Items from a dataset
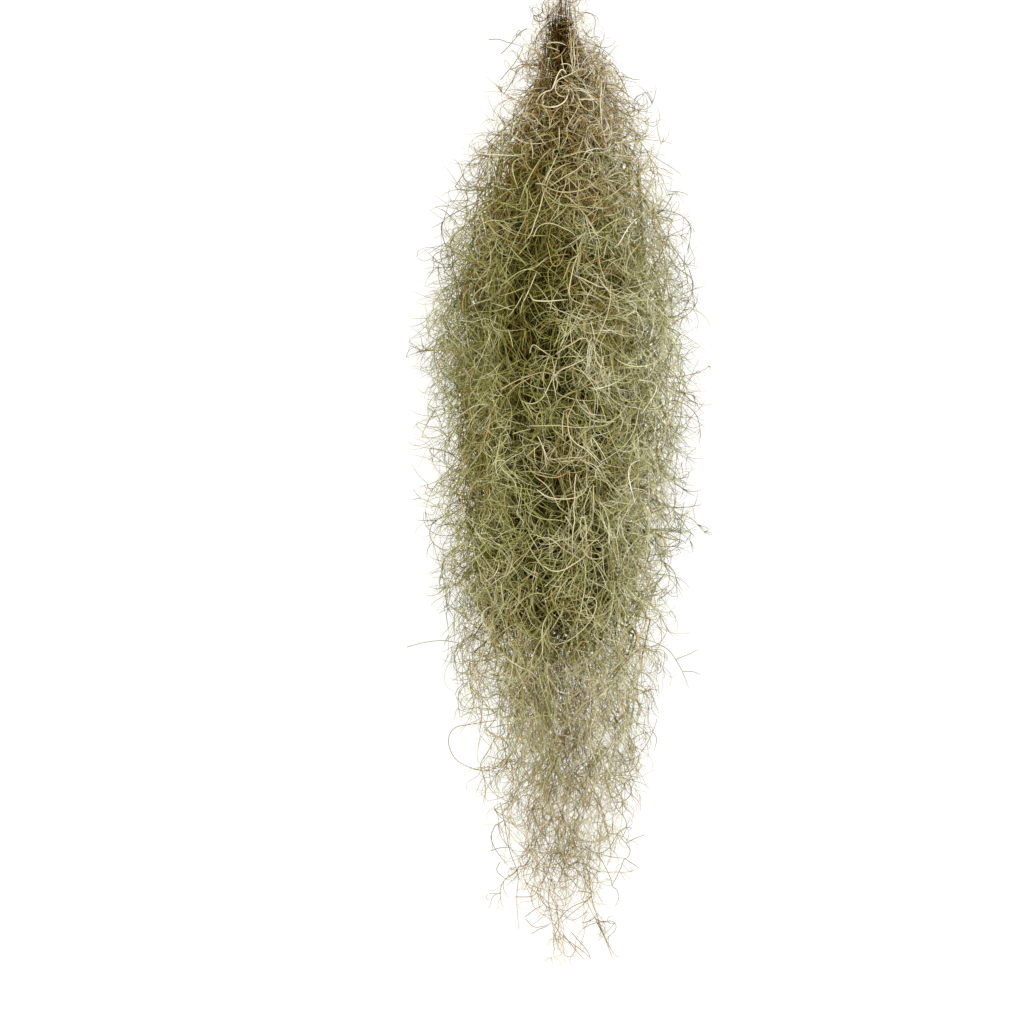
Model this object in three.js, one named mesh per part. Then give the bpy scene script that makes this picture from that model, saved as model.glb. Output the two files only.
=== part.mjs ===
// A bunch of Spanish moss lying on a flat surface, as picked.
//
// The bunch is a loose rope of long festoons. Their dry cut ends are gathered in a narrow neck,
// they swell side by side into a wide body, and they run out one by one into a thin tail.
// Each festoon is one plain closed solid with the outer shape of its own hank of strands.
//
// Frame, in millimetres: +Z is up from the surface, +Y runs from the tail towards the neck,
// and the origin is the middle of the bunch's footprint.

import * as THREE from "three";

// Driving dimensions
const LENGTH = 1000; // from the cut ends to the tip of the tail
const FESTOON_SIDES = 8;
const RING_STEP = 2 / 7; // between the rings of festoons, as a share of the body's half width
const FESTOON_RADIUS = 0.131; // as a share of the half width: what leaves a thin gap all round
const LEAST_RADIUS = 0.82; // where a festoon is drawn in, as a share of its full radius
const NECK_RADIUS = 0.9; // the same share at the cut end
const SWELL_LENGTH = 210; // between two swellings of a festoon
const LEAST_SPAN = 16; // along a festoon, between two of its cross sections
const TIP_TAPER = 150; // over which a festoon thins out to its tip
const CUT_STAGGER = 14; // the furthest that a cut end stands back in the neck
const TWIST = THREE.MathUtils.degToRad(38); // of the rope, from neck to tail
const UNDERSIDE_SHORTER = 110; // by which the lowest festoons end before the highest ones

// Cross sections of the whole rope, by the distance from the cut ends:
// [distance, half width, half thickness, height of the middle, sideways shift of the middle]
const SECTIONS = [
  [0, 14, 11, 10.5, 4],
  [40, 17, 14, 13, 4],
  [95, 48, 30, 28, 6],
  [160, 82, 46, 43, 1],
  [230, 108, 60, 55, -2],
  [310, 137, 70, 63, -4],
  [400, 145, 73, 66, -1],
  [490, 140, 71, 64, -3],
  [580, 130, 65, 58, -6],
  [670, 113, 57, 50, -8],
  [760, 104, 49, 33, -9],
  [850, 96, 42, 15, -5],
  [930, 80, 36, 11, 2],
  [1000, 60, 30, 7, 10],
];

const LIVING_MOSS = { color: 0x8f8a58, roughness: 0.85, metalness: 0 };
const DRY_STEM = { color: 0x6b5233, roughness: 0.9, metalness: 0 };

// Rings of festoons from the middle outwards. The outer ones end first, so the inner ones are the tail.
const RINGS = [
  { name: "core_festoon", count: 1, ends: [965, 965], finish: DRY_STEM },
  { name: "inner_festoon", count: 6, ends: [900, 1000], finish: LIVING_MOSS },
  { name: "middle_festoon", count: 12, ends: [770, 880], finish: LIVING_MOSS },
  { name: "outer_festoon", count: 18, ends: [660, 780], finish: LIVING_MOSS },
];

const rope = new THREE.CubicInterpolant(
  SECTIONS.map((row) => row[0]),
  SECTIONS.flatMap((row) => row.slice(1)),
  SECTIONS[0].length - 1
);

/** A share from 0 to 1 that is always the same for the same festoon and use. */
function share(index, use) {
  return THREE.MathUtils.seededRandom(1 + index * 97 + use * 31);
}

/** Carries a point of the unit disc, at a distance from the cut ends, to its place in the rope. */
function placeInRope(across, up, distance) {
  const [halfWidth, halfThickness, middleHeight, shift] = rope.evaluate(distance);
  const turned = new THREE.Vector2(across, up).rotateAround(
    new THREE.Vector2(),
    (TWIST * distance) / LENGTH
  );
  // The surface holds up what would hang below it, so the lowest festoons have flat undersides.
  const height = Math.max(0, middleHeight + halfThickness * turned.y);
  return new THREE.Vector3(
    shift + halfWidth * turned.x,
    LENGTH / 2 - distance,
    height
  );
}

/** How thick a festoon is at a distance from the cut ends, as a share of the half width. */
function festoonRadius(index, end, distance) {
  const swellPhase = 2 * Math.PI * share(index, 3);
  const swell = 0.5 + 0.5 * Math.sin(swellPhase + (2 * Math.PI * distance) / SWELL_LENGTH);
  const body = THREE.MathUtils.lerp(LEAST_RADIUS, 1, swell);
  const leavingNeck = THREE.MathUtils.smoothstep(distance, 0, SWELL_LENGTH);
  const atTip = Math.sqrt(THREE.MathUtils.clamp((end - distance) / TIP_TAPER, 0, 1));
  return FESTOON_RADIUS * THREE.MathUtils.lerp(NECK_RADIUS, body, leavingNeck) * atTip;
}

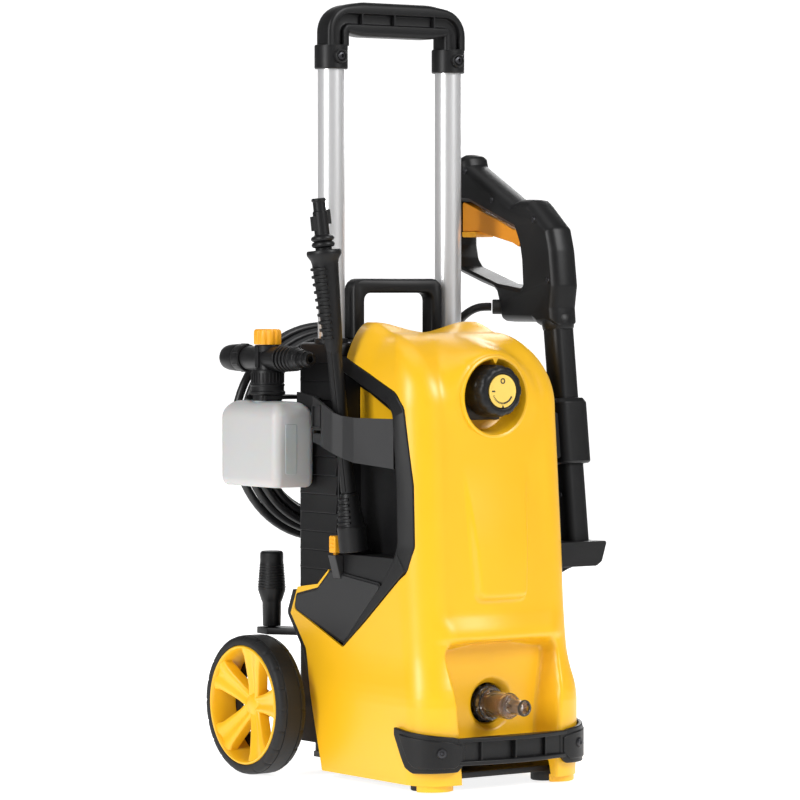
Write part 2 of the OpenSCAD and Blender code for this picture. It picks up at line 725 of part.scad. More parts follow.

**Problem requirements:**
Repeat all entries. Match them exactly.

**Result of the exercise:**
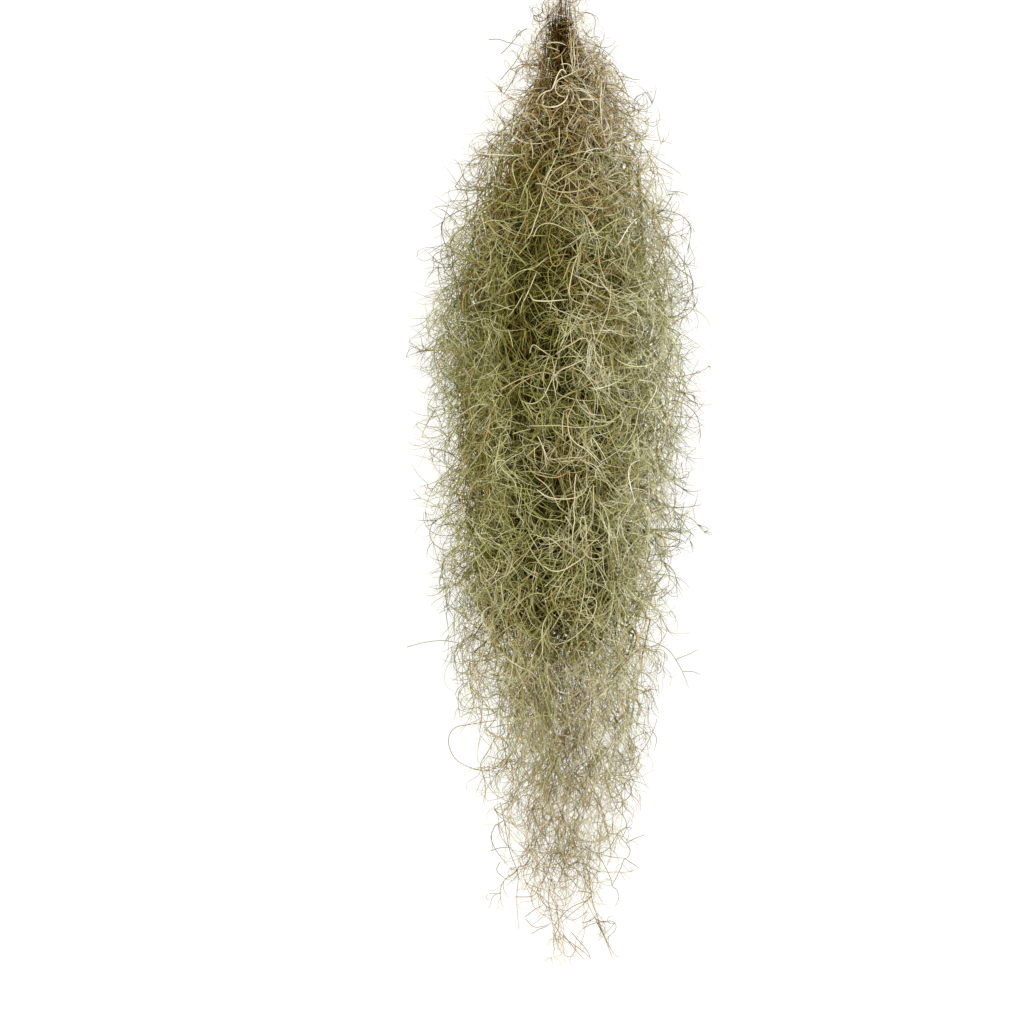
Model this object in three.js, one named mesh per part. Then give the bpy scene script that makes this picture from that model, saved as model.glb. Output the two files only.
=== part.mjs ===
// A bunch of Spanish moss lying on a flat surface, as picked.
//
// The bunch is a loose rope of long festoons. Their dry cut ends are gathered in a narrow neck,
// they swell side by side into a wide body, and they run out one by one into a thin tail.
// Each festoon is one plain closed solid with the outer shape of its own hank of strands.
//
// Frame, in millimetres: +Z is up from the surface, +Y runs from the tail towards the neck,
// and the origin is the middle of the bunch's footprint.

import * as THREE from "three";

// Driving dimensions
const LENGTH = 1000; // from the cut ends to the tip of the tail
const FESTOON_SIDES = 8;
const RING_STEP = 2 / 7; // between the rings of festoons, as a share of the body's half width
const FESTOON_RADIUS = 0.131; // as a share of the half width: what leaves a thin gap all round
const LEAST_RADIUS = 0.82; // where a festoon is drawn in, as a share of its full radius
const NECK_RADIUS = 0.9; // the same share at the cut end
const SWELL_LENGTH = 210; // between two swellings of a festoon
const LEAST_SPAN = 16; // along a festoon, between two of its cross sections
const TIP_TAPER = 150; // over which a festoon thins out to its tip
const CUT_STAGGER = 14; // the furthest that a cut end stands back in the neck
const TWIST = THREE.MathUtils.degToRad(38); // of the rope, from neck to tail
const UNDERSIDE_SHORTER = 110; // by which the lowest festoons end before the highest ones

// Cross sections of the whole rope, by the distance from the cut ends:
// [distance, half width, half thickness, height of the middle, sideways shift of the middle]
const SECTIONS = [
  [0, 14, 11, 10.5, 4],
  [40, 17, 14, 13, 4],
  [95, 48, 30, 28, 6],
  [160, 82, 46, 43, 1],
  [230, 108, 60, 55, -2],
  [310, 137, 70, 63, -4],
  [400, 145, 73, 66, -1],
  [490, 140, 71, 64, -3],
  [580, 130, 65, 58, -6],
  [670, 113, 57, 50, -8],
  [760, 104, 49, 33, -9],
  [850, 96, 42, 15, -5],
  [930, 80, 36, 11, 2],
  [1000, 60, 30, 7, 10],
];

const LIVING_MOSS = { color: 0x8f8a58, roughness: 0.85, metalness: 0 };
const DRY_STEM = { color: 0x6b5233, roughness: 0.9, metalness: 0 };

// Rings of festoons from the middle outwards. The outer ones end first, so the inner ones are the tail.
const RINGS = [
  { name: "core_festoon", count: 1, ends: [965, 965], finish: DRY_STEM },
  { name: "inner_festoon", count: 6, ends: [900, 1000], finish: LIVING_MOSS },
  { name: "middle_festoon", count: 12, ends: [770, 880], finish: LIVING_MOSS },
  { name: "outer_festoon", count: 18, ends: [660, 780], finish: LIVING_MOSS },
];

const rope = new THREE.CubicInterpolant(
  SECTIONS.map((row) => row[0]),
  SECTIONS.flatMap((row) => row.slice(1)),
  SECTIONS[0].length - 1
);

/** A share from 0 to 1 that is always the same for the same festoon and use. */
function share(index, use) {
  return THREE.MathUtils.seededRandom(1 + index * 97 + use * 31);
}

/** Carries a point of the unit disc, at a distance from the cut ends, to its place in the rope. */
function placeInRope(across, up, distance) {
  const [halfWidth, halfThickness, middleHeight, shift] = rope.evaluate(distance);
  const turned = new THREE.Vector2(across, up).rotateAround(
    new THREE.Vector2(),
    (TWIST * distance) / LENGTH
  );
  // The surface holds up what would hang below it, so the lowest festoons have flat undersides.
  const height = Math.max(0, middleHeight + halfThickness * turned.y);
  return new THREE.Vector3(
    shift + halfWidth * turned.x,
    LENGTH / 2 - distance,
    height
  );
}

/** How thick a festoon is at a distance from the cut ends, as a share of the half width. */
function festoonRadius(index, end, distance) {
  const swellPhase = 2 * Math.PI * share(index, 3);
  const swell = 0.5 + 0.5 * Math.sin(swellPhase + (2 * Math.PI * distance) / SWELL_LENGTH);
  const body = THREE.MathUtils.lerp(LEAST_RADIUS, 1, swell);
  const leavingNeck = THREE.MathUtils.smoothstep(distance, 0, SWELL_LENGTH);
  const atTip = Math.sqrt(THREE.MathUtils.clamp((end - distance) / TIP_TAPER, 0, 1));
  return FESTOON_RADIUS * THREE.MathUtils.lerp(NECK_RADIUS, body, leavingNeck) * atTip;
}

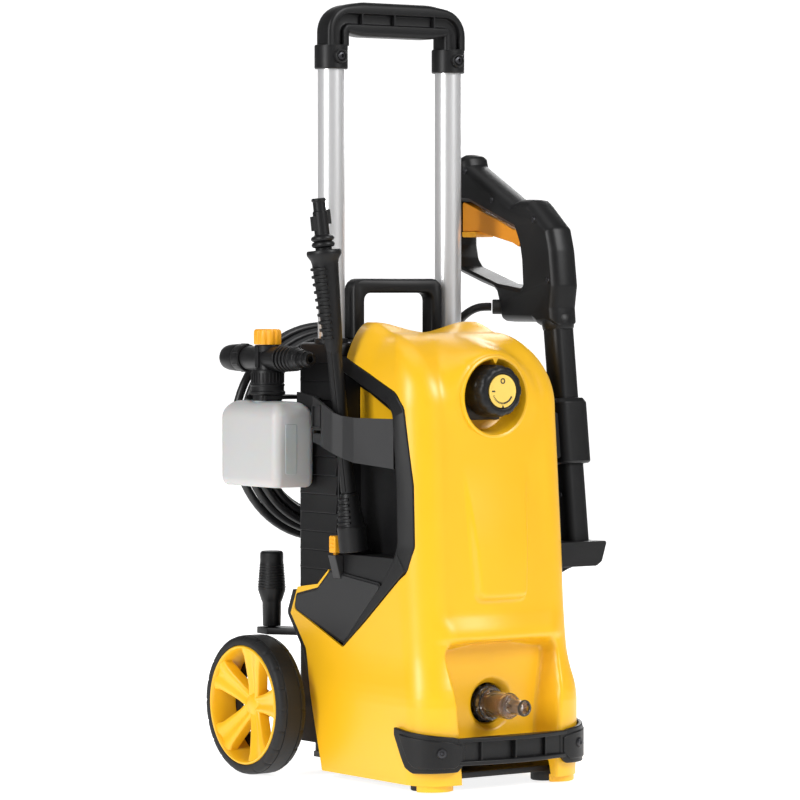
Write part 2 of the OpenSCAD and Blender code for this picture. It picks up at line 725 of part.scad. More parts follow.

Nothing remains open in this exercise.